Joby Aviation, which recently took $400 million in investment from Toyota, has a four-passenger electric air taxi design that can travel 150 miles on a single charge. (Joby Aviation)

SAN JOSE, Calif.–Advancements in electric power and battery density are catching the Army’s eye but aren’t yet ready for prime-time in military aviation, according to Brig. Gen. Walter Rugen, director of the U.S. Army’s cross-functional team for Future Vertical Lift.

Speaking at a conference on transformative vertical flight here last week, Rugen said the Army is “doing some hybrid engine work” and tracking the rapid development of electric VTOL aircraft.

“My challenge to folks – because the Army needs tremendous specific power as we come into a target, and maybe not just a very smooth flight in, many of our maneuvers are of a military nature so we have to be very agile,” Rugen said. “I haven’t seen the batteries give us that specific power … we really need that solved. We’ve kind of gone down the hybrid engine track that could give us that specific power on the target. We’re very interested in how quiet the eVTOL is over the target.
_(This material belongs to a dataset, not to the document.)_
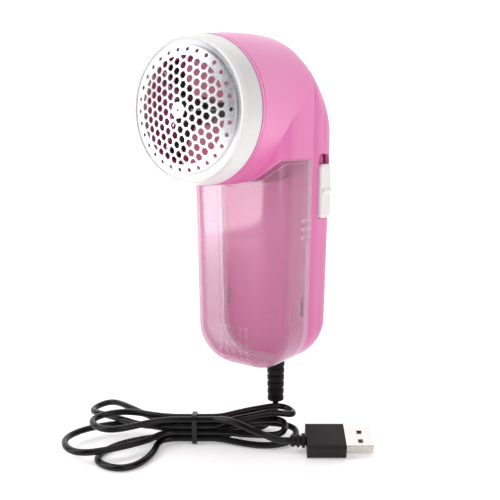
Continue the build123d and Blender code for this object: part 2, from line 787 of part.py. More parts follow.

We think that is tremendous, and that is being baked into a lot of our requirements documents.”

“I just haven’t seen the payloads and specific power happen yet, but we’re certainly watching it grow,” Rugen added.

Earlier this month, startup Joby Aviation received $400 million in investment from Toyota Motor Corporation [TM], which plans to assist in bringing Joby’s electric air taxi to the commercial market at a large scale.

Joby and most other eVTOL manufacturers, such as Bell [TXT], aren’t targeting the military market in the short-term, but as the technology matures, Rugen and other military officials have expressed a clear interest — though more for cargo transport than for passengers.

“We see a lot of spinoff potential if eVTOL really takes off, although it’s not a firm fit yet … [but] we feel the civilian side has got way more scale,” Rugen said, addressing a room full of eVTOL aircraft advocates. “So we’re kind of waiting for you guys to develop it and then we’re going to come in and pick up what we want out of it.”

“We have less than 3,800 helicopters total in the force. So your scale is going to be able to give us an opportunity,” he added.